Begin PROVIDED MATERIAL

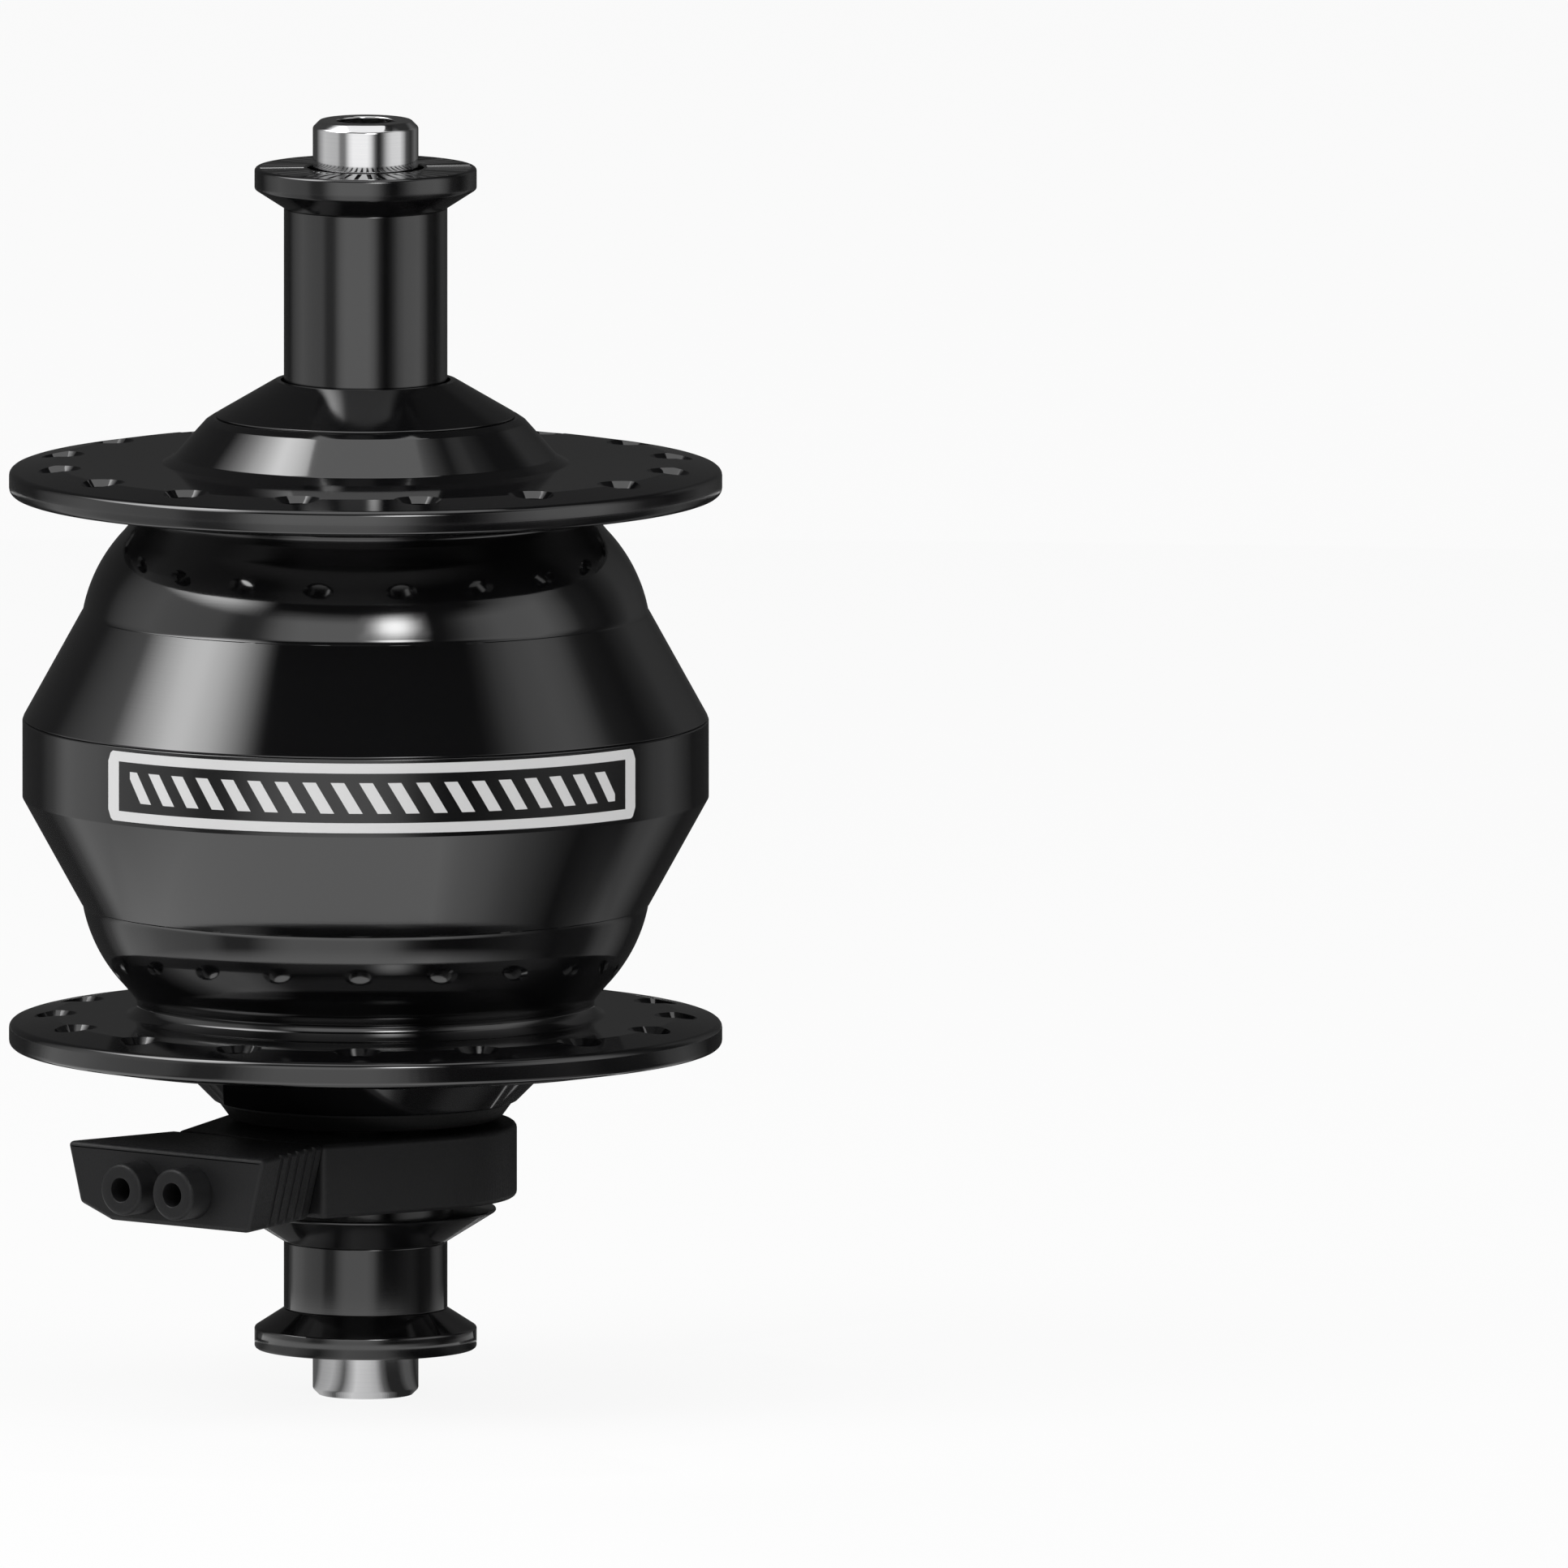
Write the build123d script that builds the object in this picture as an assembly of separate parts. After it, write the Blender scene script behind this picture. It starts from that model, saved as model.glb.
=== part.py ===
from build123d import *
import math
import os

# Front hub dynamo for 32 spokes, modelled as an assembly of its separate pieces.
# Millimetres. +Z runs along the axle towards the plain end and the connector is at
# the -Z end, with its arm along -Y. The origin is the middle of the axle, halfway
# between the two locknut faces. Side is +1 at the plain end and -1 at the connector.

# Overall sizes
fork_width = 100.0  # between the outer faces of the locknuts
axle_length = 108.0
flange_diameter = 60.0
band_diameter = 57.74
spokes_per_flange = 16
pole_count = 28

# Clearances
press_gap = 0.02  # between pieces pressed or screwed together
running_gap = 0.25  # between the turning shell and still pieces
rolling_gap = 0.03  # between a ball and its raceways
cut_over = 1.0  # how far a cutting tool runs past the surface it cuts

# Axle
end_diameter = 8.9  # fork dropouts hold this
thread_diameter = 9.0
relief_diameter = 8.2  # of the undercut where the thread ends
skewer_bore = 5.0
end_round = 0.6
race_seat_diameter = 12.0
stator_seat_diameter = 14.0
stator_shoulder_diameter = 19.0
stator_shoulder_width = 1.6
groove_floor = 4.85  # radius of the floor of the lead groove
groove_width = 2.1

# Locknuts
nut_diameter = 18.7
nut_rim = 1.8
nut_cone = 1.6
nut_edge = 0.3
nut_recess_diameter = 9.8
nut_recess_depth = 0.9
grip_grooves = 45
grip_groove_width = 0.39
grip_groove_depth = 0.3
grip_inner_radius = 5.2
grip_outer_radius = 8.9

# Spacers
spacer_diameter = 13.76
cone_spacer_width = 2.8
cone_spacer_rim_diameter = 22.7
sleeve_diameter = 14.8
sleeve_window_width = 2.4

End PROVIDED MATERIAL

■ TASK DESCRIPTION:
Please output the entire listing exactly as it stands.

■ EXERCISE RESPONSE:
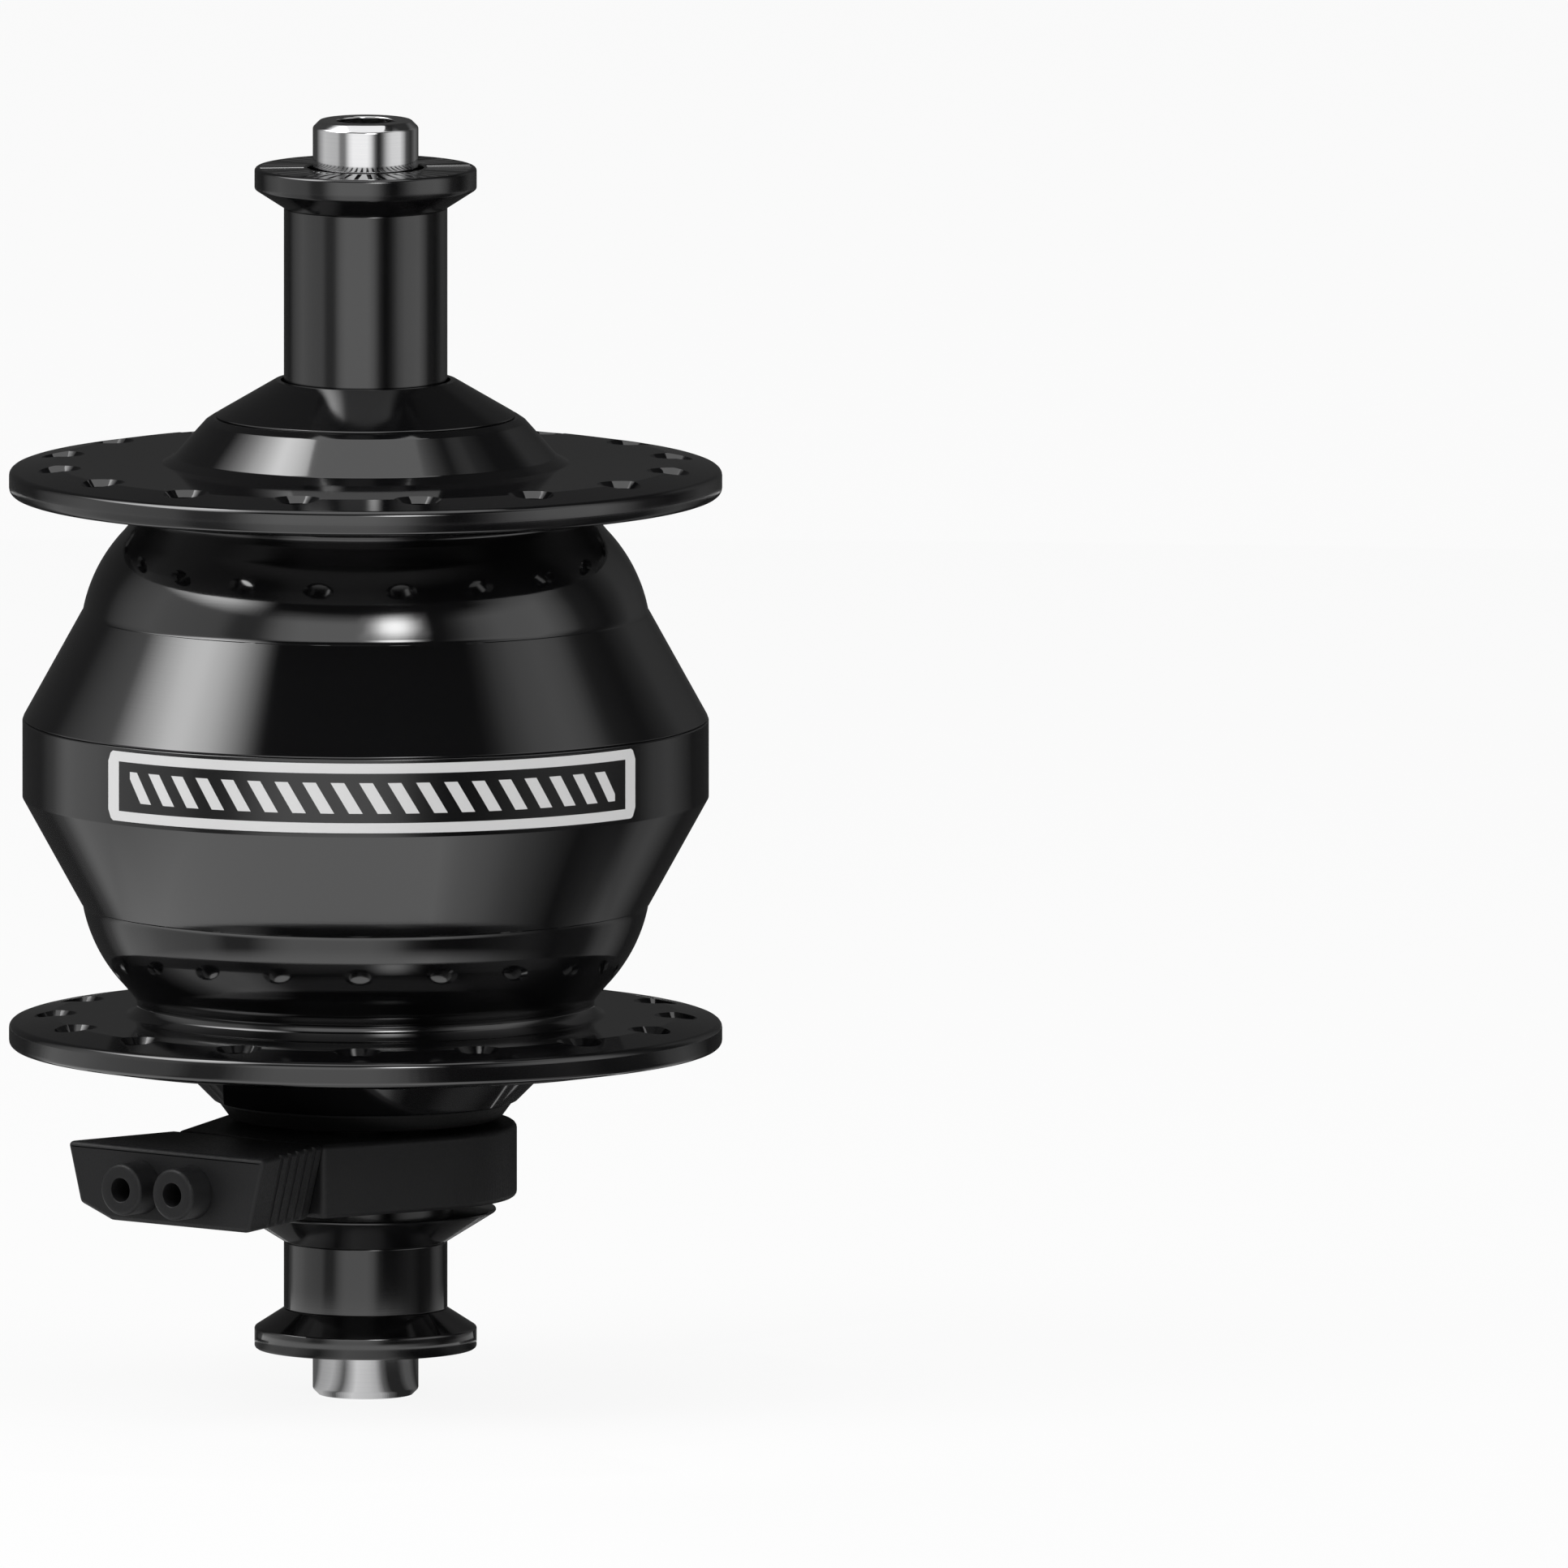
Write the build123d script that builds the object in this picture as an assembly of separate parts. After it, write the Blender scene script behind this picture. It starts from that model, saved as model.glb.
=== part.py ===
from build123d import *
import math
import os

# Front hub dynamo for 32 spokes, modelled as an assembly of its separate pieces.
# Millimetres. +Z runs along the axle towards the plain end and the connector is at
# the -Z end, with its arm along -Y. The origin is the middle of the axle, halfway
# between the two locknut faces. Side is +1 at the plain end and -1 at the connector.

# Overall sizes
fork_width = 100.0  # between the outer faces of the locknuts
axle_length = 108.0
flange_diameter = 60.0
band_diameter = 57.74
spokes_per_flange = 16
pole_count = 28

# Clearances
press_gap = 0.02  # between pieces pressed or screwed together
running_gap = 0.25  # between the turning shell and still pieces
rolling_gap = 0.03  # between a ball and its raceways
cut_over = 1.0  # how far a cutting tool runs past the surface it cuts

# Axle
end_diameter = 8.9  # fork dropouts hold this
thread_diameter = 9.0
relief_diameter = 8.2  # of the undercut where the thread ends
skewer_bore = 5.0
end_round = 0.6
race_seat_diameter = 12.0
stator_seat_diameter = 14.0
stator_shoulder_diameter = 19.0
stator_shoulder_width = 1.6
groove_floor = 4.85  # radius of the floor of the lead groove
groove_width = 2.1

# Locknuts
nut_diameter = 18.7
nut_rim = 1.8
nut_cone = 1.6
nut_edge = 0.3
nut_recess_diameter = 9.8
nut_recess_depth = 0.9
grip_grooves = 45
grip_groove_width = 0.39
grip_groove_depth = 0.3
grip_inner_radius = 5.2
grip_outer_radius = 8.9

# Spacers
spacer_diameter = 13.76
cone_spacer_width = 2.8
cone_spacer_rim_diameter = 22.7
sleeve_diameter = 14.8
sleeve_window_width = 2.4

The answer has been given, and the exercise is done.